Update: there is a new and better implementation, and I wrote about it here.
I wrote about Azure Digital Twins (ADT) before, and have played around with some custom ontologies. In reality though, when you start any new ADT project, it’s usually better to find an existing standard to work with. This way, you’re not reinventing the wheel, plus you’re using industry standards, which makes integration with other software a lot easier. Microsoft has created a couple of libraries to get started:
- The RealEstateCore based opendigitaltwins-building
- An open Smart Cities ontology
- An Energy Grid ontology based on the Common Information Model
I’ve used the RealEstateCore project in many projects now, and only in a few instances do I have to write my own models. It’s not strange that it’s so complete, it contains 747 different models at this time of writing! This means it’s too big to upload in 1 API call, as you can do a maximum of 250 models at a time. And if you think you can just upload them in batches of 250, you’ll quickly find out that there are dependencies between the models that you need to take into account. And that’s where this project started.
Microsoft has shared a tool to solve this issue, their model uploader will try to upload all the models it can find one by one, until an exception occurs. This happens when ADT tells you there are dependencies missing. The tool then parses the model for its dependencies and tries to upload those, etc, etc. This is a clever way of solving the dependency problem, because you’re using the ADT cloud logic and don’t have to write your own. It also means that uploading all 747 models takes 1105 API calls. Given that ADT bills you per million API calls, this is absolutely not a problem, but it did make me wonder if it could be done faster.
The short version is: you can, but there seems to be an issue that prevents you from being 100% effective.
The idea was simple, parse all the DTDL and for each model find its direct dependencies. To do so, I read the
extends section and any
components the interface declares. When you have the list of all the models with their dependencies, you simply find the ones that have none, upload them and then remove the uploaded models from the dependency list of the remaining models. You simply repeat that process until there are no models left.

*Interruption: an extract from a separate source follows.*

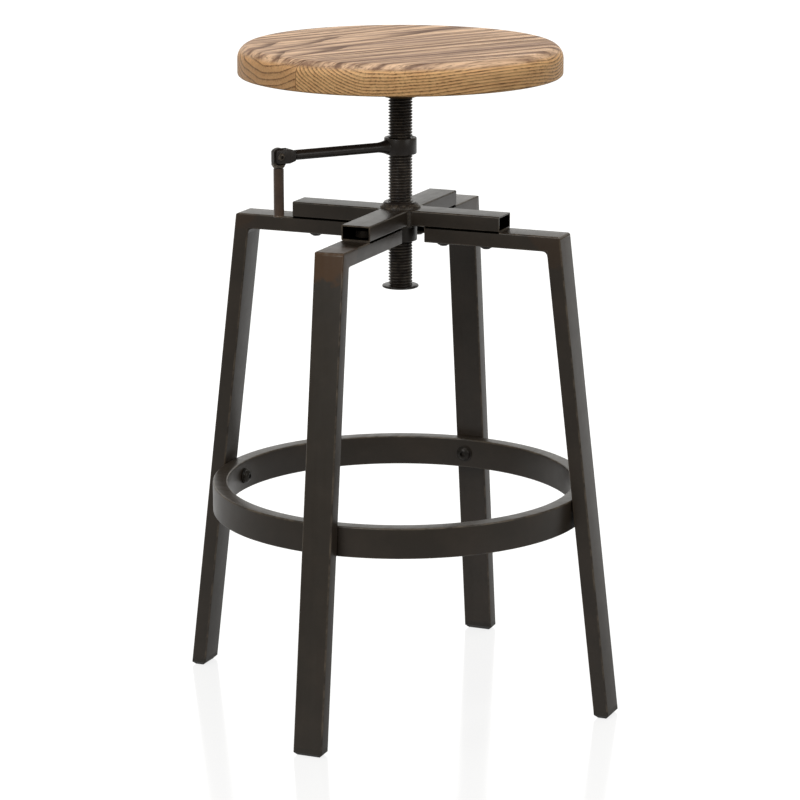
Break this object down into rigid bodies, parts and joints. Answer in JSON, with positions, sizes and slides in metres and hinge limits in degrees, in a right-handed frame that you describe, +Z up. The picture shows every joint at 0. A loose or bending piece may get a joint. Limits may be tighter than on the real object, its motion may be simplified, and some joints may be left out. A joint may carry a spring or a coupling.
{
  "type": "bar stool",
  "caption": "Round wooden swivel seat on a threaded column that a folding crank raises through a sleeve nut, on a splayed four-leg tube frame with a ring footrest.",
  "frame": {"origin": "on the floor, on the axis of the height screw, midway between the four feet", "axes": "+Z up along the screw; the legs stand on +X, +Y, -X and -Y"},
  "size_m": [0.4632, 0.4632, 0.6645],
  "materials": {
    "seat_wood": "satin lacquer on edge-glued hardwood boards",
    "frame_paint": "satin bronze-black powder coat, rubbed at the corners",
    "dark_steel": "oiled black oxide on turned steel",
    "fasteners": "blackened steel",
    "bush_bronze": "sintered bronze bearing",
    "foot_plastic": "moulded black plug"
  },
  "bodies": {
    "frame": {"sleeve_nut": "dark_steel", "hub_welds": "frame_paint", "cross_arm_east": "frame_paint", "cross_arm_north": "frame_paint", "cross_arm_west": "frame_paint", "cross_arm_south": "frame_paint", "leg_rail_east": "frame_paint", "leg_rail_north": "frame_paint", "leg_rail_west": "frame_paint", "leg_rail_south": "frame_paint", "leg_post_east": "frame_paint", "leg_post_north": "frame_paint", "leg_post_west": "frame_paint", "leg_post_south": "frame_paint", "corner_welds": "frame_paint", "rail_bolts": "fasteners", "rail_nuts": "fasteners", "footrest_ring": "frame_paint", "ring_washers": "fasteners", "ring_bolts": "fasteners", "ring_nuts": "fasteners", "foot_plug_east": "foot_plastic", "foot_plug_north": "foot_plastic", "foot_plug_west": "foot_plastic", "foot_plug_south": "foot_plastic"},
    "bearing": {"seat_bush": "bush_bronze"},
    "screw": {"height_screw": "dark_steel", "stop_disc": "dark_steel", "stop_bolt": "fasteners", "crank": "dark_steel", "hub_grub_screw": "fasteners", "handle_pivot": "fasteners", "keeper_washer": "fasteners", "keeper_bolt": "fasteners"},
    "handle": {"handle_stem": "dark_steel"},
    "grip": {"grip_sleeve": "dark_steel"},
    "seat": {"seat_board_back": "seat_wood", "seat_board_middle": "seat_wood", "seat_board_front": "seat_wood", "seat_plate": "frame_paint", "seat_screws": "fasteners"}
  },
  "joints": [
    {"name": "lift", "type": "slide", "parent": "frame", "child": "bearing", "axis": [0, 0, 1], "range_m": [-0.015, 0.045]},
    {"name": "screw_turn", "type": "hinge", "parent": "bearing", "child": "screw", "pos_m": [0, 0, 0.5], "axis": [0, 0, 1], "range_deg": [-1800.01, 5400.01]},
    {"name": "seat_swivel", "type": "hinge", "parent": "bearing", "child": "seat", "pos_m": [0, 0, 0.63], "axis": [0, 0, 1], "continuous": true},
    {"name": "handle_fold", "type": "hinge", "parent": "screw", "child": "handle", "pos_m": [-0.08342, -0.10678, 0.563], "axis": [-0.788, 0.6157, 0], "range_deg": [0, 180]},
    {"name": "grip_spin", "type": "hinge", "parent": "handle", "child": "grip", "pos_m": [-0.08342, -0.10678, 0.53], "axis": [0, 0, 1], "continuous": true}
  ],
  "couplings": [
    {"joint": "screw_turn", "follows": "lift", "rad_per_m": 2094.4}
  ]
}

There are cases where two models have a dependency on each other, which means you’re stuck. So when there are no models without dependencies found, I check for ‘simple’ circular references. Meaning I check if there are two models that depend on only each other. This means there are some cases where the program could still crash if there are more items involved in the circular dependency. But so far, the big three ontologies don’t have that issue.
The model uploader will also take into account the service limits of ADT, it will keep its requests under 32KB and a maximum of 250 models at a time. This also means that it’s possible that uploading one of the circular references would fail if combined they result in a message that’s too large, but that’s a problem for another time.
The model uploader can be found on GitHub. Oh, and as for its performance, it can upload the REC ontology in under 20 API calls, but there’s still a bug. It might be my sloppy code, or a limitation in the API.